Lazio di masa lalu pernah memiliki pemain2 bintang semacam Hernan Crespo, Juan Sebastian Veron, Pavel Nedved, Gaizka Mendieta, hingga Alessandro Nesta. Apabila terus diasah bukan tidak mungkin keempat pemain tersebut bakal meneruskan para seniornya untuk meraih banyak trofi. Namun apabila keuangan mendesak atau memang ada tawaran menggiurkan dari klub lain tidak ada salahnya menjual youngster-youngster tersebut. Dari segi harga berkat penampilan di seluruh kompetisi taksiran harga menjadi berkali2 lipat. Harga Anderson sekarang ditaksir mencapai 30-40 juta euro, De Vrij yg pernah diincar MU harga pasarannya sekarang 24 juta euro, Keita diketahui pernah ditawar Valencia sebesar 10 juta euro, dan apabila ada yg berminat kepada Cataldi Lazio dapat dengan mudah meminta 8-10 juta euro.
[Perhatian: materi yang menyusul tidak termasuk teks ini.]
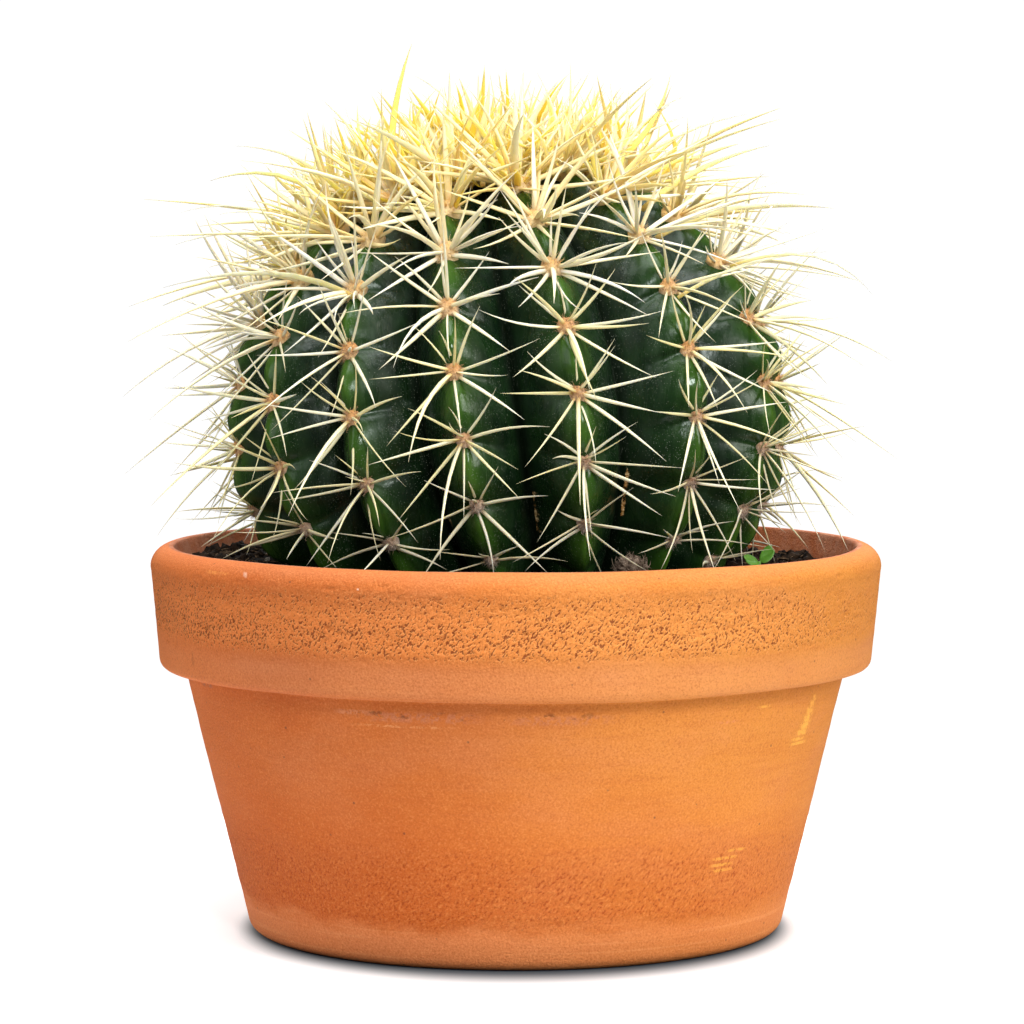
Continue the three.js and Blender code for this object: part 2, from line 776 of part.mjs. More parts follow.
function woolRadius(column, latitude) {
  const groove = WOOL_GROOVE * GROOVE_DEPTH * column.groove * Math.cos(latitude);
  return ballRadius(latitude) - crownDip(latitude) + WOOL_RISE - groove;
}

// Nearer the middle of the crown the spines stand up more.
function crownSpines(order) {
  const raised = (lift) => (spine) => ({
    ...spine,
    lift: spine.lift + lift + order * CROWN_STEP_LIFT,
    sag: 0,
  });
  return {
    radials: RADIAL_SPINES.map(raised(CROWN_RADIAL_LIFT)),
    centrals: CENTRAL_SPINES.map(raised(CROWN_CENTRAL_LIFT)),
  };
}

function crownAreoles(columns, rowList) {
  const areoles = [];
  rowList.forEach((row, rowIndex) => {
    const order = WOOL_AREOLE_LATITUDES.indexOf(row.degrees);
    if (order < 0) {
      return;
    }
    ribs.forEach((rib, ribIndex) => {
      const columnIndex = ribIndex * 2;
      const latitude = row.latitude(columns[columnIndex]);
      areoles.push({
        row: rowIndex,
        column: columnIndex,
        frame: areoleFrame(rib.azimuth, latitude, woolRadius(columns[columnIndex], latitude)),
        scale: CROWN_SPINE_SCALE,
        padScale: lerp(...CROWN_PAD_SCALE, order / (WOOL_AREOLE_LATITUDES.length - 1)),
        ...crownSpines(order),
      });
    });
  });
  return areoles;
}

// The youngest areole, on the stem's axis
function middleAreole() {
  const radius = woolRadius({ groove: 0 }, POLE);
  return {
    frame: {
      origin: onStem(0, POLE, radius),
      out: stemAxis,
      up: new THREE.Vector3(0, 1, 0).transformDirection(stemPose),
      right: new THREE.Vector3(1, 0, 0).transformDirection(stemPose),
    },
    scale: CROWN_SPINE_SCALE,
    padScale: MIDDLE_PAD_SCALE,
    ...crownSpines(WOOL_AREOLE_LATITUDES.length),
  };
}

function makeCrown() {
  const columns = makeColumns(2);
  const woolRow = (degrees) => ({
    degrees,
    latitude: (column) => crownLatitude(degrees, column),
    radius: woolRadius,
  });
  const under = (column, latitude) => seatRadius(column, latitude) + CROWN_GAP;
  const underRow = (degrees) => ({
    latitude: (column) => crownLatitude(degrees, column),
    radius: under,
  });
  const upperRows = [...WOOL_LATITUDES].reverse().map(woolRow);
  upperRows.push(woolRow(WOOL_EDGE_LATITUDE));
  const lowerRows = [WOOL_EDGE_LATITUDE, ...SEAT_LATITUDES.slice(1)].map(underRow);
  const rowList = [...upperRows, ...lowerRows];
  const skin = new Skin();
  const rings = layRows(skin, columns, rowList);
  const bottom = skin.add(onStem(0, POLE, under(null, POLE)));
  skin.fan(bottom, rings[rings.length - 1], false);
  joinRows(skin, rings, crownAreoles(columns, rowList));
  growAreole(skin, rings[0], middleAreole());
  return skin.geometry();
}

// Soil: rings round the pot's axis, from the middle of its top out and down to its floor
function makeSoilBlock() {
  const skin = new Skin();
  const azimuths = Array.from({ length: POT_SIDES }, (_, i) => (i / POT_SIDES) * TURN);
  const ringOf = (place) => azimuths.map((azimuth) => skin.add(place(azimuth)));
  const surface = (radius) => (azimuth) => {
    const point = around(azimuth, radius, 0);
    return point.setZ(soilLevel(point.x, point.y));
  };
  const atWall = (azimuth) => {
    const radius = insideRadius(SOIL_HEIGHT) - WALL_GAP;
    const level = surface(radius)(azimuth).z;
    return around(azimuth, insideRadius(level) - WALL_GAP, level);
  };
  const filletTop = FLOOR_THICKNESS + FLOOR_ROUNDING;
  const bottom = FLOOR_THICKNESS + SEAT_GAP;
  const rings = [
    ...SOIL_RINGS.map((radius) => ringOf(surface(radius))),
    ringOf(atWall),
    ringOf((azimuth) => around(azimuth, insideRadius(filletTop) - WALL_GAP, filletTop)),
    ringOf((azimuth) => around(azimuth, FLOOR_RADIUS - FLOOR_ROUNDING - WALL_GAP, bottom)),
  ];
  skin.fan(skin.add(new THREE.Vector3(0, 0, SOIL_HEIGHT)), rings[0], true);
  skin.fan(skin.add(new THREE.Vector3(0, 0, bottom)), rings[rings.length - 1], false);
  for (let i = 0; i + 1 < rings.length; i += 1) {
    skin.band(rings[i], rings[i + 1]);
  }
  return solidOf(skin.geometry());
}

const seedlingFoot = around(SEEDLING_PLACE.azimuth, SEEDLING_PLACE.distance, 0);
seedlingFoot.z = soilLevel(seedlingFoot.x, seedlingFoot.y);

// A rod on the seedling's axis, between two heights over the soil
function rod(radius, from, to) {
  const skin = new Skin();
  const at = (azimuth, distance, height) => skin.add(around(azimuth, distance, height).add(seedlingFoot));
  const ring = (height) =>
    Array.from({ length: ROD_SIDES }, (_, i) => at((i / ROD_SIDES) * TURN, radius, height));
  const upper = ring(to);
  const lower = ring(from);
  skin.band(upper, lower);
  skin.fan(at(0, 0, to), upper, true);
  skin.fan(at(0, 0, from), lower, false);
  return solidOf(skin.geometry());
}

function makeSoil() {
  const hole = rod(SEEDLING_STEM_RADIUS + SEAT_GAP, -SEEDLING_DEPTH - SEAT_GAP, SEEDLING_HEIGHT);
  return geometryOf(makeSoilBlock().subtract(makeSocket()).subtract(hole));
}

// A seed leaf: an oval that is cupped upwards, thin at its edge
function makeLeaf(azimuth) {
  const skin = new Skin();
  const outline = Array.from({ length: LEAF_SIDES }, (_, i) => {
    const angle = (i / LEAF_SIDES) * TURN;
    return new THREE.Vector2(
      (LEAF_LENGTH / 2) * (1 + Math.cos(angle)),
      (LEAF_WIDTH / 2) * Math.sin(angle),
    );
  });
  const place = (point, lift) => {
    const cup = LEAF_CUP_ALONG * point.x ** 2 + LEAF_CUP_ACROSS * point.y ** 2;
    const along = around(azimuth, point.x + LEAF_START, SEEDLING_HEIGHT - LEAF_DROP + cup + lift);
    const across = around(azimuth + TURN / 4, point.y, 0);
    return skin.add(along.add(across).add(seedlingFoot));
  };
  const upper = outline.map((point) => place(point, LEAF_THICKNESS / 2));
  const lower = outline.map((point) => place(point, -LEAF_THICKNESS / 2));
  const middle = new THREE.Vector2(LEAF_LENGTH / 2, 0);
  skin.band(upper, lower);
  skin.fan(place(middle, LEAF_THICKNESS / 2), upper, true);
  skin.fan(place(middle, -LEAF_THICKNESS / 2), lower, false);
  return solidOf(skin.geometry());
}

function makeSeedling() {
  const stem = rod(SEEDLING_STEM_RADIUS, -SEEDLING_DEPTH, SEEDLING_HEIGHT - LEAF_THICKNESS / 2);
  return geometryOf(stem.add(makeLeaf(LEAF_HEADING)).add(makeLeaf(LEAF_HEADING + TURN / 2)));
}

const tuftCentre = around(TUFT_PLACE.azimuth, TUFT_PLACE.distance, 0);
tuftCentre.z = soilLevel(tuftCentre.x, tuftCentre.y) + TUFT_FLAT * TUFT_RADIUS + TUFT_GAP;

// A crumpled ball of dry fibre, flat where it lies
function makeTuft() {
  const geometry = new THREE.IcosahedronGeometry(TUFT_RADIUS, 1);
  const position = geometry.attributes.position;
  for (let i = 0; i < position.count; i += 1) {
    const point = new THREE.Vector3().fromBufferAttribute(position, i);
    const folds = Math.sin(1.7 * point.x + 2.3 * point.y) * Math.cos(1.9 * point.z - 0.6);
    point.multiplyScalar(1 - TUFT_CRUMPLE * (1 - folds));
    point.setZ(Math.max(point.z, -TUFT_RADIUS * TUFT_FLAT));
    position.setXYZ(i, point.x, point.y, point.z);
  }
  geometry.translate(tuftCentre.x, tuftCentre.y, tuftCentre.z);
  return geometry;
}

keepClear(tuftCentre, TUFT_RADIUS);
keepClear(seedlingFoot.clone().setZ(seedlingFoot.z + SEEDLING_HEIGHT), LEAF_LENGTH + SPINE_GAP);

const cactusInPot = new THREE.Group();
cactusInPot.add(makePot());
cactusInPot.add(piece("soil", makeSoil(), PEAT));
cactusInPot.add(piece("cactus_stem", makeStem(), SKIN));
cactusInPot.add(piece("cactus_crown", makeCrown(), GOLD));
cactusInPot.add(piece("seedling", makeSeedling(), FRESH_LEAF));
cactusInPot.add(piece("dry_tuft", makeTuft(), DRY_FIBRE));

export default cactusInPot;
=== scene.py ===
"""The looks of a golden barrel cactus in a terracotta half pot.

Metres, +Z up, the plant's front faces -Y. An azimuth is 0 at the front and grows towards +X.
Lengths are written in millimetres and multiplied by MM. The finishes take theirs in millimetres.
"""
import itertools
import math

import bpy
import numpy as np
from mathutils import Matrix, Vector, noise


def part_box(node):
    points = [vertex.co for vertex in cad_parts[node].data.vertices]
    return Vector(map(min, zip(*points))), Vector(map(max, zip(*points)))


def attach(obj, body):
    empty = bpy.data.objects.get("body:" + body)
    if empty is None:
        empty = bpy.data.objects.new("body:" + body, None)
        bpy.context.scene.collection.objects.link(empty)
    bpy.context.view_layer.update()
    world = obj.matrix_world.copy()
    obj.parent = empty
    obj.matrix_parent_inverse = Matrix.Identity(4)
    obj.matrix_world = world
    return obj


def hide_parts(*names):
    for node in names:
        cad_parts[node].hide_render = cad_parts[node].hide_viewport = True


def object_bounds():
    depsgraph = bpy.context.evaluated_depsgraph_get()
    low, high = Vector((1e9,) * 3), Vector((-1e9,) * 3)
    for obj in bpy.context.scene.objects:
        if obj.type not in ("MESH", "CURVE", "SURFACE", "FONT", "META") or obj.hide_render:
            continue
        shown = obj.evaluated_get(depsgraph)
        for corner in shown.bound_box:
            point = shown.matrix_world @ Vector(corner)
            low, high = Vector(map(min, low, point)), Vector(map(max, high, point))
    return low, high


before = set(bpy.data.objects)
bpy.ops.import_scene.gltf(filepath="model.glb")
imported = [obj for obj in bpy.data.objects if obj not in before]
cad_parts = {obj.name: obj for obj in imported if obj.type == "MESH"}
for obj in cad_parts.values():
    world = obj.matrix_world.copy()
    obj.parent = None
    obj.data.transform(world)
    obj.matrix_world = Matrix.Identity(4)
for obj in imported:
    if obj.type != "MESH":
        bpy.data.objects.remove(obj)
cad_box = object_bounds()

MM = 0.001
TURN = 2 * math.pi
POLE = math.radians(90)

# Pot, as in the solids
POT_HEIGHT = 111 * MM
RIM_RADIUS = 105 * MM
MOUTH_RADIUS = 98.2 * MM
LIP_ROUNDING = 5.8 * MM
MOUTH_BEVEL = 0.6 * MM
BAND_FOOT_RADIUS = 102.5 * MM
BAND_FOOT_HEIGHT = 76.2 * MM
BAND_ROUNDING = 2.5 * MM
WALL_TOP_RADIUS = 95.1 * MM
FOOT_RADIUS = 76.5 * MM
FOOT_ROUNDING = 4 * MM
FLOOR_RADIUS = 70 * MM
FLOOR_THICKNESS = 9 * MM
FLOOR_ROUNDING = 6 * MM
DRAIN_RADIUS = 8 * MM

# Soil, as in the solids
SOIL_HEIGHT = 104 * MM
SOIL_SLOPE = 0.018
SOIL_ROLLS = ((0.8 * MM, 110, 90, 1.3), (0.5 * MM, 230, -190, 0))
SEAT_GAP = 0.35 * MM
WALL_GAP = 0.4 * MM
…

Dari semua tadi maka apabila ditotal Lazio akan dapat meraup uang sebesar maksimal hingga 84 juta euro saat menjual mereka!
Lazio, sebuah klub di jantung Italia yang pernah meraih satu piala Winners UEFA sekarang menjadi momok menakutkan di Serie A. Bukan tidak mungkin apabila mereka konsisten peringkat 2 klasemen bakal dalam genggaman dan impian kembali bermain di Liga Champions dapat terealisasi. Tidak sampai disitu saja, satu trofi juga dapat mereka raih apabila dapat melewati hadangan sang raja Italia Juventus di final Coppa Italia.